Currently I am writing a book entitled Beirut and the Urban Memory Machine for Amsterdam University Press so thinking a lot about post-conflict Lebanon and how cultural memory operates as a counter to state-led amnesia about the civil wars of 1975 to the early 1990s. Of particular interest is Beirut’s memory cultures and how buildings and streets inform artistic projects, film and literature. I am also co-editing a couple of essay collections, one on trans-Mediterranean francophonies and the connections between urban centres across that region, and working with Professor Charles Forsdick (James Barrow professor of French at the University of Liverpool, and a specialist in the fields of travel writing, slavery, postcolonial literature and French colonial history), on what I hope will be a very exciting collection on transnational French studies. This means reflecting a lot on developments in my discipline and how it is responding to new ways of thinking about cultures. I’m especially intrigued by border zones such as those where the postcolonial meets the transnational and the cultural flows that follow, or perhaps don’t, capital ones.

Beirut and Lebanon have not really received a great deal of attention in francophone studies, certainly not in Britain, so I am very lucky to be able to open up a new field or francosphere and it is an immensely rich one. I think the way culture responds to acute crises – conflict, violence, catastrophe, genocide – is of vital importance to how we learn to think about society, our relationships with one another and how representations of memory inform our understanding of the present.

I am in the process of developing two new projects. The first takes its cues from PostCapitalism written by Paul Mason, the award-winning Channel 4 news journalist, and looks to the Lebanese contemporary theatre scene as a case study for what post-capitalist theatre might be. The second is a larger project which looks at francophone expression of revolution, resistance and dissent in the Machrek region (Lebanon, Syria, Israel-Palestine and Egypt). I’m organising two conferences this year, one on Airport Cultures at the IMLR in April for which we have received some really interesting proposals from all over the world, and another on Beirut and struggles over space and public utilities. In addition, I am working with Michigan State University colleague Najib Hourani, to start looking at neglected city spaces in the Arab world, such as Aleppo, Damascus, Gaza or Tripoli, taking Beirut as a paradigm for post-conflict reconstruction.

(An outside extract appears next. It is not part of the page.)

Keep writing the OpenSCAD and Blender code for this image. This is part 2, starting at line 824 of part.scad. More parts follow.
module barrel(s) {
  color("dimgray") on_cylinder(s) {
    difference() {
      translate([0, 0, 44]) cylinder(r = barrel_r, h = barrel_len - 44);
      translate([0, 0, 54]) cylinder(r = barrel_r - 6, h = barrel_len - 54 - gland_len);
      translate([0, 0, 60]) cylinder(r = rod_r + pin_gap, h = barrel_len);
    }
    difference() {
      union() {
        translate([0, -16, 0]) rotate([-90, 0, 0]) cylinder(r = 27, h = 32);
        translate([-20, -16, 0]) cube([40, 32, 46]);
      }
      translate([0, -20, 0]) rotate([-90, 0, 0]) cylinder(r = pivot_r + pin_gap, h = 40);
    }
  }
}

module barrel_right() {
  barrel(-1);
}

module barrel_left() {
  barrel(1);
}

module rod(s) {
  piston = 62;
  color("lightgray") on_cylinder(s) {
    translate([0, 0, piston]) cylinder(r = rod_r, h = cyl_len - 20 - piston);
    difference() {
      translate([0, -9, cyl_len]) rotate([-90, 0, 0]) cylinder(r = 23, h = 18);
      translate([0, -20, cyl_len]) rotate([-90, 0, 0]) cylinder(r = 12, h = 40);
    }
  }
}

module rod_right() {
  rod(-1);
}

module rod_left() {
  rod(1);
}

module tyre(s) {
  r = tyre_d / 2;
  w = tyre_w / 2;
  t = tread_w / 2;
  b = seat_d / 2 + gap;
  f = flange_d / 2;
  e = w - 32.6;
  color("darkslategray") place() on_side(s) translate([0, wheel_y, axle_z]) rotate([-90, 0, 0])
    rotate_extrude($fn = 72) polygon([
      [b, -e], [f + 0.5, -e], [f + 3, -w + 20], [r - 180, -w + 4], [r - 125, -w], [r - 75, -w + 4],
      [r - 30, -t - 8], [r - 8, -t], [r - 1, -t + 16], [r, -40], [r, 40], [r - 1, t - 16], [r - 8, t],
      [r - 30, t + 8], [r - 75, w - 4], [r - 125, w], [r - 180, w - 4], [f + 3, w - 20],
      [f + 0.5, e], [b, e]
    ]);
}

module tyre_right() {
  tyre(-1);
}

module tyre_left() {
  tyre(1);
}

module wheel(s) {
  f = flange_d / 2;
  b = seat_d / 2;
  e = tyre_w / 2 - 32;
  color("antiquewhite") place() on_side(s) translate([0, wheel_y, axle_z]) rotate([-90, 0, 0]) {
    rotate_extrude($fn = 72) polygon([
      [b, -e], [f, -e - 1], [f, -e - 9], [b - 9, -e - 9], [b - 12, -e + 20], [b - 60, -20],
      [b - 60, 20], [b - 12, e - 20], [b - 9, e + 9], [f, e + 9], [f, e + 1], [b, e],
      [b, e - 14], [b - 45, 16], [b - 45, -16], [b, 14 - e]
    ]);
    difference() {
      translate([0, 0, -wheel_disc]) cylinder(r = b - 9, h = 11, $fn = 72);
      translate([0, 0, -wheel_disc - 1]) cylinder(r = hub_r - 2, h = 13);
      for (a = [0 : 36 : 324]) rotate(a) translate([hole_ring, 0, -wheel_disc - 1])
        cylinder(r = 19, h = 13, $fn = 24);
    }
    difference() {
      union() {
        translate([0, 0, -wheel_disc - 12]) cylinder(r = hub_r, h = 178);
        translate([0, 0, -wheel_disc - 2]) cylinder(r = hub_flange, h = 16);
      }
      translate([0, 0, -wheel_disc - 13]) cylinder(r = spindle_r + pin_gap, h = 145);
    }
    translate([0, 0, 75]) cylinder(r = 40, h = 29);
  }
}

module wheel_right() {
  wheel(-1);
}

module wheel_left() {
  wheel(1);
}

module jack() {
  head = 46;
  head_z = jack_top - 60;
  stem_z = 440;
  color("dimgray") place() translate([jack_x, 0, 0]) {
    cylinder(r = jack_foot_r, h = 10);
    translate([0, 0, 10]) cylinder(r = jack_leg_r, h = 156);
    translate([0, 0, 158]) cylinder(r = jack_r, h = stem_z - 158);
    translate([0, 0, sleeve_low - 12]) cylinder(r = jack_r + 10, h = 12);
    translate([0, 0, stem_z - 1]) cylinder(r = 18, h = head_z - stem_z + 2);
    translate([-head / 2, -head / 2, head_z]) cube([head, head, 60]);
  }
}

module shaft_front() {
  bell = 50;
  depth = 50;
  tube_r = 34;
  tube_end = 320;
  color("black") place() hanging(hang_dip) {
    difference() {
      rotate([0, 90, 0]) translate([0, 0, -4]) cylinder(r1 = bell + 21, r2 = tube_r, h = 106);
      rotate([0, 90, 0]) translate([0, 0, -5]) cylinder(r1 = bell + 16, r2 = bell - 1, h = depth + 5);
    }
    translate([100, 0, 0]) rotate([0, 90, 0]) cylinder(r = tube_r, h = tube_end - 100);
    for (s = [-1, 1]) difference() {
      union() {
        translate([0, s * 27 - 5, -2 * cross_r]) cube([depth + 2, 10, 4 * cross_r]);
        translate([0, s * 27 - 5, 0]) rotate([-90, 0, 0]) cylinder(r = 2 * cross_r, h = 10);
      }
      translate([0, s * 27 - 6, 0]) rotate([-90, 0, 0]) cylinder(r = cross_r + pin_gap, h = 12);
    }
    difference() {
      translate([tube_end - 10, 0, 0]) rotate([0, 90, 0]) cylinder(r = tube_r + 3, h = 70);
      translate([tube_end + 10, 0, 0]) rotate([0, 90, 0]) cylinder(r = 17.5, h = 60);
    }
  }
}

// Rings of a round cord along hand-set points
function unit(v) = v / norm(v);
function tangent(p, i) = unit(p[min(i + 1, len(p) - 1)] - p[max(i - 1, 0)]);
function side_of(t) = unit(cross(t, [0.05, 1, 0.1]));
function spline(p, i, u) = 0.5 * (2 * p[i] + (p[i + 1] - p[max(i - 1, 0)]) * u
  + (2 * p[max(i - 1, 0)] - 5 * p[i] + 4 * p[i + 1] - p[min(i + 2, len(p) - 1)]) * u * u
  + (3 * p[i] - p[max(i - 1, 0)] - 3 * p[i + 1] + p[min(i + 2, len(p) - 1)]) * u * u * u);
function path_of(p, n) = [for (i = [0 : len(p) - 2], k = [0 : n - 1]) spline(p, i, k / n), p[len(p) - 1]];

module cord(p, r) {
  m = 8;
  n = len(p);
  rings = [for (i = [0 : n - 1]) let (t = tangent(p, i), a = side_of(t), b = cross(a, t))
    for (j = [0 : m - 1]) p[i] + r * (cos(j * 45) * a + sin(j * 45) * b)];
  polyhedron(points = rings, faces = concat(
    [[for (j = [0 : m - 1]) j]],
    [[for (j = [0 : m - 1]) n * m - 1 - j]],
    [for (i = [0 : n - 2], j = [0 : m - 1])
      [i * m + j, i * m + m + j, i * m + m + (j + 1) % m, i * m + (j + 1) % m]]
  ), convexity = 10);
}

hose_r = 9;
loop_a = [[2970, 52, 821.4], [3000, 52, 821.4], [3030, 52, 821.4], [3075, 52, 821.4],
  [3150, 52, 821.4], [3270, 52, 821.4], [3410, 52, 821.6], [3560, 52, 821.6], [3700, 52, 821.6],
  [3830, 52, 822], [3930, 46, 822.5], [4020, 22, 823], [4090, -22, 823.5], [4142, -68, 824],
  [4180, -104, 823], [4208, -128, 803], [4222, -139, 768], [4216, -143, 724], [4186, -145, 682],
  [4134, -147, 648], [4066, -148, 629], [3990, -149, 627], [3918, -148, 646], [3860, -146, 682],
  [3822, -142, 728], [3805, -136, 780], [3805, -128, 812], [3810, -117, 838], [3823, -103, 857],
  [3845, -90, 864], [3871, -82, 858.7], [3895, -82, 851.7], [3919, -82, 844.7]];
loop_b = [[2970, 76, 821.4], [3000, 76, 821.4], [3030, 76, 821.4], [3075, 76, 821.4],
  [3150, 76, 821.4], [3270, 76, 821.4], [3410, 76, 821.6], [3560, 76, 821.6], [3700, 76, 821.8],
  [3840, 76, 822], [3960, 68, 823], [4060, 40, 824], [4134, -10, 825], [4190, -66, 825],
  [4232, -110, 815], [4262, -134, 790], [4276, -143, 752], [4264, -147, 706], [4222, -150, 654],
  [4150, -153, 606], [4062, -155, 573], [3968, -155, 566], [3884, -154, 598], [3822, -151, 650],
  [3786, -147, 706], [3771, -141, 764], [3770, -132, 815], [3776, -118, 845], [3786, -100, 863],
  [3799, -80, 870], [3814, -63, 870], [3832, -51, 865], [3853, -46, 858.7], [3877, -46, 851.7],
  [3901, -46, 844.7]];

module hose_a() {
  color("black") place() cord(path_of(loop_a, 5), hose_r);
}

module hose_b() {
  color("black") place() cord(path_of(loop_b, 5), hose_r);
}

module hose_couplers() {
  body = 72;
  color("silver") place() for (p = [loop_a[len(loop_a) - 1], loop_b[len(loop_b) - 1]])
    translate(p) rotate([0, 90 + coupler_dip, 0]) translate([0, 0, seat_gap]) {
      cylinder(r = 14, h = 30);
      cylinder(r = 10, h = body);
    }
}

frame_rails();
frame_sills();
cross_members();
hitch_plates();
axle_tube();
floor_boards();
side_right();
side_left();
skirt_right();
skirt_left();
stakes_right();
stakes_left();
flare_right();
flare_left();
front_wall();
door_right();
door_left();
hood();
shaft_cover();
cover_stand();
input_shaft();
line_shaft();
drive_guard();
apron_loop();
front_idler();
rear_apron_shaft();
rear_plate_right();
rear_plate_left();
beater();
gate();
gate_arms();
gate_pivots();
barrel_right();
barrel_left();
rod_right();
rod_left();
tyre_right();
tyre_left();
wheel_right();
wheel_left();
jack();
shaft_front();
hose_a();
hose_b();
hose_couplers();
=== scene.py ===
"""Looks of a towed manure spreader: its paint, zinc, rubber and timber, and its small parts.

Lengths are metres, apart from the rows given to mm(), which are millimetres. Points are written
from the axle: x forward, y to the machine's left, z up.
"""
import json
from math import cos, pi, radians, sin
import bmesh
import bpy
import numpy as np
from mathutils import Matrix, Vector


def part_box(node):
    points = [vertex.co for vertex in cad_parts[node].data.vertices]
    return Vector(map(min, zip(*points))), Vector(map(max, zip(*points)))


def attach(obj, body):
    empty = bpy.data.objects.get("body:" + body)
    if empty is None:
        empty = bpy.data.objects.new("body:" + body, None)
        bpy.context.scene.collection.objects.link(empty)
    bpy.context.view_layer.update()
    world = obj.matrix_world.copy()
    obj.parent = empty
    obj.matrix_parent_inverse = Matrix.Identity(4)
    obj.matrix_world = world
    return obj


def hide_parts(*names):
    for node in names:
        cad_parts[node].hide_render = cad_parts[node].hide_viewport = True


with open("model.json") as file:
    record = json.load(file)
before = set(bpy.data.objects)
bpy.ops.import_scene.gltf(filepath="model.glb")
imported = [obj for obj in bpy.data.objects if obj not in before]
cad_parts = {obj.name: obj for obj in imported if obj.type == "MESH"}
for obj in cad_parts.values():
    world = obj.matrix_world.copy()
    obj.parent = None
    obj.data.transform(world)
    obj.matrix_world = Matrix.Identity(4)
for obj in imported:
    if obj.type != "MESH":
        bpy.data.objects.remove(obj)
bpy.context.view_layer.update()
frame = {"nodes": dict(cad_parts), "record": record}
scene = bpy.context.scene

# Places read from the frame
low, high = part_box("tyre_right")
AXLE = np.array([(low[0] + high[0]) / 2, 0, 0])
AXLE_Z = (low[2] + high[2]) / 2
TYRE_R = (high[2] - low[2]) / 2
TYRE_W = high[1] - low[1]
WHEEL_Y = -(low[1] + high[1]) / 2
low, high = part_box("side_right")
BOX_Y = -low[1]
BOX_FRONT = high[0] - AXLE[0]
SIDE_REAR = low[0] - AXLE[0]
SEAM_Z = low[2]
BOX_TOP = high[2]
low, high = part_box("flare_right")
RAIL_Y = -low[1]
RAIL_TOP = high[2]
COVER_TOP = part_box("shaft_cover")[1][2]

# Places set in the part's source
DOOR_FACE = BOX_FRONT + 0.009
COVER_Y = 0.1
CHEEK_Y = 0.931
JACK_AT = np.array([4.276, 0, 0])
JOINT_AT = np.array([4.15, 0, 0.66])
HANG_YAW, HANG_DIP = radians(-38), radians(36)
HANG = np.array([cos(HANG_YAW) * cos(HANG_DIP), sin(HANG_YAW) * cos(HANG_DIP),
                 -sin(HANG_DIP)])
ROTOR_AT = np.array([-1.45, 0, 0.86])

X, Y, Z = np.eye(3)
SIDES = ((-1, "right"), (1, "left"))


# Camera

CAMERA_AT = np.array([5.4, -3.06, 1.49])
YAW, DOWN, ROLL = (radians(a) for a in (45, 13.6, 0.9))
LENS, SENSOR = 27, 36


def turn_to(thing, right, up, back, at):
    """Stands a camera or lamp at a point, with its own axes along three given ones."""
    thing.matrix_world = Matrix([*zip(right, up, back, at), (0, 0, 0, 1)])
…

 As an undergraduate, I always felt a bit of an unconventional student at a rather conventional university and really didn’t enjoy it much at first. But I was very taken with research and the elaboration of ideas and knew that being in the academy was somewhere I wanted to be. Although registered at Royal Holloway, I spent my time as a PhD student in Paris which was just tremendous and think it was through the encounters there  — on café terraces as much as the seminars I attended — that really formulated my identity as a scholar. It was where I discovered psychoanalysis, left-bank cinemas, a love of urban derive, and idle flânerie, all of which in some way informs my research now.

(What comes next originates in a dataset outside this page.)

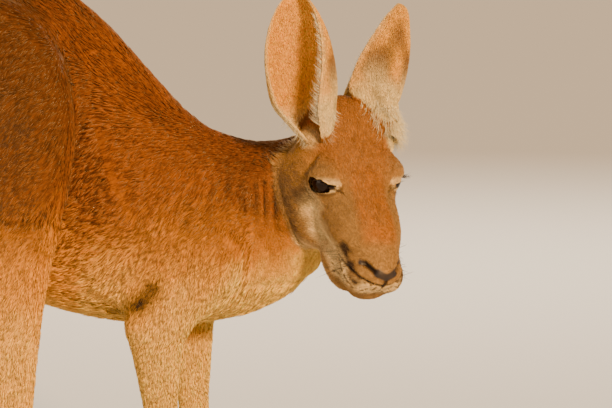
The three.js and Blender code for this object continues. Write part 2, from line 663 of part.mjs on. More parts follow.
// The tail beyond its root.
const tailWhole = solidOf(loft(TAIL.map(([x, z, w, h]) => station(V(x, 0, z), w, h)),
  { sides: 9, steps: 12, domes: [0, 0.9] })).subtract(underground);
keep('tail_middle', largest(tailWhole.subtract(tailBefore(TAIL_CUTS[1])).subtract(tailBeyond(TAIL_CUTS[2]))),
  COLOURS.coat);
keep('tail_tip', largest(tailWhole.subtract(tailBefore(TAIL_CUTS[2]))), COLOURS.coat);

// The lower limbs, each cut level where it meets the joint above and the hand or foot below.
for (const side of Object.keys(SIDES)) {
  keep(`forearm_${side}`, levelCut(forearm(side), WRIST_Z, ELBOW_Z - CUT), COLOURS.pale);
  keep(`shank_${side}`, levelCut(shank(side), ANKLE_Z, KNEE_Z - CUT), COLOURS.pale);
}

// Hands and feet, each with its claws in sockets.
function withClaws(name, base, claws) {
  let solid = base;
  claws.forEach(({ id, ...shape }) => {
    solid = solid.subtract(claw(shape, CUT));
    keep(`claw_${id}`, claw(shape).subtract(underground), COLOURS.claw, 0.4);
  });
  keep(name, largest(solid), COLOURS.pale);
}
for (const [side, s] of Object.entries(SIDES)) {
  const { palm, fingers } = handParts(side);
  const hand = joined([palm, ...fingers.map((f) => f.solid)])
    .subtract(underground).subtract(beyond(V(0, 0, WRIST_Z - CUT), V(0, 0, 1)));
  withClaws(`hand_${side}`, hand, fingers.map(({ tip, way, radius }, n) => ({
    id: `hand_${side}_${n + 1}`, at: tip.clone().addScaledVector(way, radius * 0.55).add(V(0, 0, 1.5)), way,
    length: 19, radius: 3.6, droop: 5,
  })));

  const { solids, along } = footParts(side);
  const foot = joined(solids).subtract(underground).subtract(beyond(V(0, 0, ANKLE_Z - CUT), V(0, 0, 1)));
  const forward = V(1, 0, 0);
  const outward = V(1, s * 0.1, 0).normalize();
  withClaws(`foot_${side}`, foot, [
    { id: `foot_${side}_4`, at: along(308, 6, 12), way: forward, length: 36, radius: 7, droop: 8 },
    { id: `foot_${side}_5`, at: along(257, 31, 10), way: outward, length: 22, radius: 5, droop: 6 },
    { id: `foot_${side}_2`, at: along(230, -20, 11), way: forward, length: 13, radius: 3.2, droop: 5 },
  ]);
}

// ---------------------------------------------------------------- the group
const kangaroo = new THREE.Group();
kangaroo.name = 'red_kangaroo';
for (const [name, { solid, colour, roughness }] of parts) {
  const whole = largest(solidOf(geometryOf(solid)));
  const mesh = new THREE.Mesh(geometryOf(whole), material(colour, roughness));
  mesh.name = name;
  kangaroo.add(mesh);
}
// The origin is on the ground, under the middle of the box that holds the animal.
const box = new THREE.Box3().setFromObject(kangaroo);
kangaroo.position.set(-(box.min.x + box.max.x) / 2, -(box.min.y + box.max.y) / 2, 0);

export default kangaroo;
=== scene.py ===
# %% [markdown]
# # A red kangaroo, life size
# The animal rests on all fours, rump high, with its head turned to its right. A real kangaroo has one
# skin under a short dense coat. Here one mesh stands for that skin, thousands of small solid tufts
# stand for the hair, and the eyes and claws are pieces of their own. Everything is placed from the
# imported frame, whose solids give the outline out to the tips of the coat.

# %% Load the frame and measure it
import math

import bmesh
import bpy
import numpy as np
from mathutils import Euler, Matrix, Vector
from mathutils.bvhtree import BVHTree


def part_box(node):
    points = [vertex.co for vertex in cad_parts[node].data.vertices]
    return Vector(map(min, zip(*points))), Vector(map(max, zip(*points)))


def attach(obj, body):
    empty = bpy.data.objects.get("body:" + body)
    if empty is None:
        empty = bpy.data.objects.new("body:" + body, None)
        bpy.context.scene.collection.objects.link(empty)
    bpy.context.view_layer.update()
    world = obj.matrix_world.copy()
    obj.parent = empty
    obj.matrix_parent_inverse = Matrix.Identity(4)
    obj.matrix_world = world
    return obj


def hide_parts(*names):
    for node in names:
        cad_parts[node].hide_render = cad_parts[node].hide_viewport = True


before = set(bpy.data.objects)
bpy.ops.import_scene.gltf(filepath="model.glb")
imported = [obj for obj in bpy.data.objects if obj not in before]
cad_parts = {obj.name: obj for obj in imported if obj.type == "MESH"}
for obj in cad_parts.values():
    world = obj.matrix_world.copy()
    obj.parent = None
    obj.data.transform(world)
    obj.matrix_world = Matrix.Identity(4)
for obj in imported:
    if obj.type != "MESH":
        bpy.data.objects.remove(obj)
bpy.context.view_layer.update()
MM = 0.001

# %% [markdown]
# ## Where things are
# The head is turned, nodded and tilted, so its features are easiest to place in a frame of their own:
# x to the nose, y to its left, z to the crown. The two eyes of the frame give that frame its place.
# The limbs and trunk are placed in the body's frame, whose origin is on the ground under the elbows.

# %% The head's frame and the body's
HEAD_TURN, HEAD_NOD, HEAD_LEAN = -65, 45, -2      # degrees
HEAD_SCALE = 1.065 * MM                           # one unit of the head's frame, in metres
EYE_BACK, EYE_OUT, EYE_RADIUS = -7, 35, 14.08     # the eyeballs, in the head's frame
EYES_IN_BODY = Vector((56.3, -86.7, 444)) * MM    # the point between the eyes, in the body's frame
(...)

Dr Claire Launchbury is a research fellow in French and city studies at the Institute of Modern Languages Research (IMLR) and the Institute of Historical Research (Centre for Metropolitan History). She serves on the School Research Committee and on the French subject panel of the London Arts and Humanities Partnership. Her research concentrates on francophone cultures, expression and dissent in the Middle East, with a particular focus on Lebanon.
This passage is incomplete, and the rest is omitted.